The Philadelphia Eagles filled out their roster more than most at the beginning of the 2017 free agency period. Both sides of the ball were helped with the additions of Torrey Smith, Alshon Jeffery, Chris Long, and Timmy Jernigan. The stipulation of the signings is that they’re all one to three-year contracts that for some can turn into a future signing but for others are just a likely pit stop.
Such ostensible patchwork from free agency places more importance on selecting prospects in the draft that will turn into reliable pieces. There are few players ever taken in the draft that are a surefire starter at the NFL level, but at least the Eagles know where they need the most help.
Cornerback: The Eagles owned a calamitous secondary in 2016 that netted them the last place ranking in Pro Football Focus’ rankings. Ironically, two of the preseason bright spots before the 2016 season, Eric Rowe and Nolan Carroll, are no longer in Philly. Between Bradley Fletcher, Cary Williams, Byron Maxwell, Nolan Carroll, and Leodis McKelvin, the Eagles will enter the 2017 season with two new faces at cornerback making it the third straight season without the same two starting cornerbacks.
Top cornerbacks like Marshon Lattimore from Ohio State and Marlon Humphrey from Alabama will likely be gone before the Eagles’ 14th pick. However, the highest cornerback remaining by then should be high priority.

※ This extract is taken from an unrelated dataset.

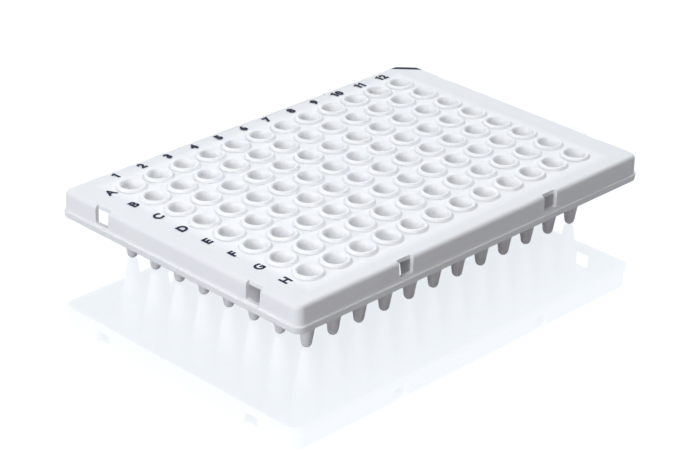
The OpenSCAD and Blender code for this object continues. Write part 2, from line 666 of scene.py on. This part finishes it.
def makePrint():
    letters, numbers = [], []
    for i, letter in enumerate(wells["letters"]):
        letters.append((letter, marks["letterX"], firstRow - i * wells["pitch"] + marks["letterRise"]))
    for i in range(wells["columns"]):
        x = firstColumn + marks["numberShift"] + i * marks["numberPitch"]
        numbers.append((str(i + 1), x, marks["numberY"]))
    return [
        printGlyphs("rowLetters", letters, marks["letterBold"]),
        printGlyphs("columnNumbers", numbers, marks["numberBold"]),
    ]


cornerMark = {
    "inner": 97.5,  # x + y of the band's inner line
    "lift": 0.02,  # above the plastic
    "thick": 0.03,
    "down": 72,  # degrees of the edge round that the ink runs over
    "steps": 40,  # along the band
}


def clipLoop(loop, limit, steps):
    # the stretch of a loop beyond x + y = limit, as evenly spaced points
    stretch = []
    count = len(loop)
    start = next(i for i in range(count) if sum(loop[i - 1]) < limit <= sum(loop[i]))
    a, b = Vector(loop[start - 1]), Vector(loop[start])
    stretch.append(a.lerp(b, (limit - sum(a)) / (sum(b) - sum(a))))
    i = start
    while sum(loop[i % count]) >= limit:
        stretch.append(Vector(loop[i % count]))
        i += 1
    a, b = Vector(loop[(i - 1) % count]), Vector(loop[i % count])
    stretch.append(a.lerp(b, (limit - sum(a)) / (sum(b) - sum(a))))
    lengths = [0]
    for a, b in zip(stretch, stretch[1:]):
        lengths.append(lengths[-1] + (b - a).length)
    even = []
    for k in range(steps + 1):
        want = lengths[-1] * k / steps
        i = max(n for n in range(len(lengths) - 1) if lengths[n] <= want + 1e-9)
        part = (want - lengths[i]) / (lengths[i + 1] - lengths[i])
        even.append(stretch[i].lerp(stretch[i + 1], min(part, 1)))
    return even


def makeCornerMark():
    mesh = bmesh.new()
    step, draft, edge = shell["step"], shell["draft"], shell["edge"]
    lift, steps = cornerMark["lift"], cornerMark["steps"]
    flat = clipLoop(outlineLoop(step, draft + edge), cornerMark["inner"], steps)
    rows = []
    for i in range(4):
        line = [flat[0].lerp(flat[-1], k / steps).lerp(flat[k], i / 4) for k in range(steps + 1)]
        rows.append([mesh.verts.new((p.x, p.y, deckTop + lift)) for p in line])
    for i in range(7):
        angle = math.radians(cornerMark["down"] * i / 6)
        shrink = draft + edge - (edge + lift) * math.sin(angle)
        height = deckTop - edge + (edge + lift) * math.cos(angle)
        line = clipLoop(outlineLoop(step, shrink), cornerMark["inner"], steps)
        rows.append([mesh.verts.new((p.x, p.y, height)) for p in line])
    for a, b in zip(rows, rows[1:]):
        for k in range(steps):
            mesh.faces.new((a[k], a[k + 1], b[k + 1], b[k]))
    bmesh.ops.remove_doubles(mesh, verts=mesh.verts, dist=0.0005)
    thicken(mesh, cornerMark["thick"])
    return finishPiece("cornerMark", mesh, navyInk)


printed = makePrint() + [makeCornerMark()]
print("print laid on the deck")


def bowUp(piece):
    # the moulding has sprung up a little in the middle, less and less down the tubes
    for v in piece.data.vertices:
        across, along = abs(v.co.x) / mm / halfLength, abs(v.co.y) / mm / halfWidth
        bend = (1 - min(across ** 3, 1)) * (1 - min(along ** 3, 1))
        v.co.z += shell["bow"] * mm * bend * max(v.co.z / mm / plateTop, 0)


def droopCorners(piece):
    # the foot of the skirt arches a little along each side
    for v in piece.data.vertices:
        x, y, z = v.co / mm
        near = (abs(x) / halfLength * abs(y) / halfWidth) ** 2.5
        down = min(max((deckUnder - z) / (deckUnder - foot), 0), 1)
        v.co.z -= shell["droop"] * mm * near * down


droopCorners(deckAndSkirt)
for piece in [deckAndSkirt] + tubeRows + printed:
    bowUp(piece)
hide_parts("plate")
for piece in [deckAndSkirt] + tubeRows:
    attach(piece, "root")
for piece in printed:
    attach(piece, "root")


def paleRays(nodes, links):
    # 1 for the rays that should find the table and the room white
    path = nodes.new("ShaderNodeLightPath").outputs
    pale = higher(nodes, links, path["Is Camera Ray"], path["Is Glossy Ray"])
    return higher(nodes, links, pale, path["Is Transmission Ray"])


floor = {
    "size": 3000,
    "gap": 0.02,  # below the tube tips
    "shown": (0.79, 0.825, 0.865),  # its own tone to the eye and in gloss
    "shaded": 0.07,  # the part on top of it that takes shadows
    "gloss": 0.19,
    "blur": 0.02,
    "grey": 0.33,  # what it gives back onto the plate
}


def flatGrey(nodes, tone):
    made = nodes.new("ShaderNodeBsdfDiffuse")
    made.inputs["Color"].default_value = (tone, tone, tone, 1)
    return made.outputs["BSDF"]


def addShaders(nodes, links, first, second):
    made = nodes.new("ShaderNodeAddShader")
    links.new(first, made.inputs[0])
    links.new(second, made.inputs[1])
    return made.outputs["Shader"]


def makeTableTop():
    made = bpy.data.materials.new("whiteTable")
    made.use_nodes = True
    nodes, links = made.node_tree.nodes, made.node_tree.links
    nodes.remove(nodes["Principled BSDF"])
    pale = nodes.new("ShaderNodeEmission")
    pale.inputs["Color"].default_value = (*floor["shown"], 1)
    gloss = nodes.new("ShaderNodeBsdfGlossy")
    gloss.inputs["Color"].default_value = (floor["gloss"], floor["gloss"], floor["gloss"], 1)
    gloss.inputs["Roughness"].default_value = floor["blur"]
    seen = addShaders(nodes, links, pale.outputs["Emission"], flatGrey(nodes, floor["shaded"]))
    seen = addShaders(nodes, links, seen, gloss.outputs["BSDF"])
    chosen = nodes.new("ShaderNodeMixShader")
    links.new(paleRays(nodes, links), chosen.inputs["Fac"])
    links.new(flatGrey(nodes, floor["grey"]), chosen.inputs[1])
    links.new(seen, chosen.inputs[2])
    links.new(chosen.outputs["Shader"], nodes["Material Output"].inputs["Surface"])
    return made


def makeFloor():
    mesh = bmesh.new()
    bmesh.ops.create_grid(mesh, x_segments=8, y_segments=8, size=floor["size"] / 2)
    piece = finishPiece("table", mesh, makeTableTop())
    piece.location.z = plateLow.z - floor["gap"] * mm
    return piece


# degrees round and up from the plate, metres away and across, watts
lamps = {
    "keyLamp": {
        "azimuth": -88, "elevation": 43, "distance": 0.8,
        "size": 0.9, "power": 5.4, "tint": (0.95, 0.98, 1.0),
    },
    "lowLamp": {
        "azimuth": -84, "elevation": 12, "distance": 0.9,
        "size": 0.35, "power": 1.3, "tint": (0.74, 0.8, 1.0),
    },
    "fillLamp": {
        "azimuth": -46, "elevation": 8, "distance": 0.9,
        "size": 0.5, "power": 1.4, "tint": (1.0, 0.87, 0.92),
    },
    "frontLamp": {
        "azimuth": -55, "elevation": 55, "distance": 0.8,
        "size": 0.6, "power": 0.75, "tint": (0.94, 0.98, 1.0),
    },
    "backLamp": {
        "azimuth": 110, "elevation": 40, "distance": 1.4,
        "size": 0.6, "power": 15.3, "tint": (0.88, 0.93, 1.0),
    },
}


def makeWorld():
    # a white room to the eye and in gloss, that lights nothing itself
    world = bpy.data.worlds.new("studio")
    bpy.context.scene.world = world
    world.use_nodes = True
    nodes, links = world.node_tree.nodes, world.node_tree.links
    nodes["Background"].inputs["Color"].default_value = (1, 1, 1, 1)
    links.new(paleRays(nodes, links), nodes["Background"].inputs["Strength"])


def addLamp(name, settings):
    away = directionFrom(settings["azimuth"], settings["elevation"])
    data = bpy.data.lights.new(name, "AREA")
    data.shape = "SQUARE"
    data.size = settings["size"]
    data.energy = settings["power"]
    data.color = settings["tint"]
    lamp = bpy.data.objects.new(name, data)
    lamp.location = away * settings["distance"]
    lamp.rotation_mode = "QUATERNION"
    lamp.rotation_quaternion = away.to_track_quat("Z", "Y")
    lamp.visible_glossy = lamp.visible_camera = False
    bpy.context.scene.collection.objects.link(lamp)


makeFloor()
makeWorld()
for name, settings in lamps.items():
    addLamp(name, settings)
bpy.context.scene.view_settings.view_transform = "Standard"
print("studio lit with", len(lamps), "lamps")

Left Tackle: It’s about as un-sexy as a necessity gets, but the Eagles’ future outlook at the position is dim. Jason Peters has one year remaining on his contract with a large question mark as to what will come after. The current depth chart only has Dillon Gordon behind Peters, while every other offensive line position has at least three players.
The Eagles have done a decent job of shuffling linemen to different positions when needed, but that type of patchwork should hardly be the plan going into the season.
Quarterback: This one feels obvious, but then anyone can spout, “You never know,” because Russell Wilson was a third round pick. Nick Foles and Matt McGloin are fine backups that are capable of filling the role. Teams that are nearing the three quarters mark of their starter’s career and need to develop something where they can then bridge the gap without suffering a complete downer of a season or two make mid-draft quarterback selections. None of this fits the Eagles.
Other than quarterback, there aren’t any high profile positions that are inadvisable to at the very least look at the possibilities. The new defensive scheme of Jim Schwartz merits around 12 players for rotation on the defensive line alone, while the Eagles’ running back position feels like it will be going through a transition within the next couple of seasons. What will come of the wide receiving corps this season is enough of a mystery to consider taking one in the draft if there’s a best available situation and other positions in need have been filled.
Teams that finish last in a division typically aren’t picky when it comes to passing on the best available. However, the Eagles are far from being a bottom of the league team that needs to grab at anything. The weaknesses and holes in the roster are obvious and the benefit of having played a season before this draft will only help in making a selection that’s a proper fit versus merely a good pick.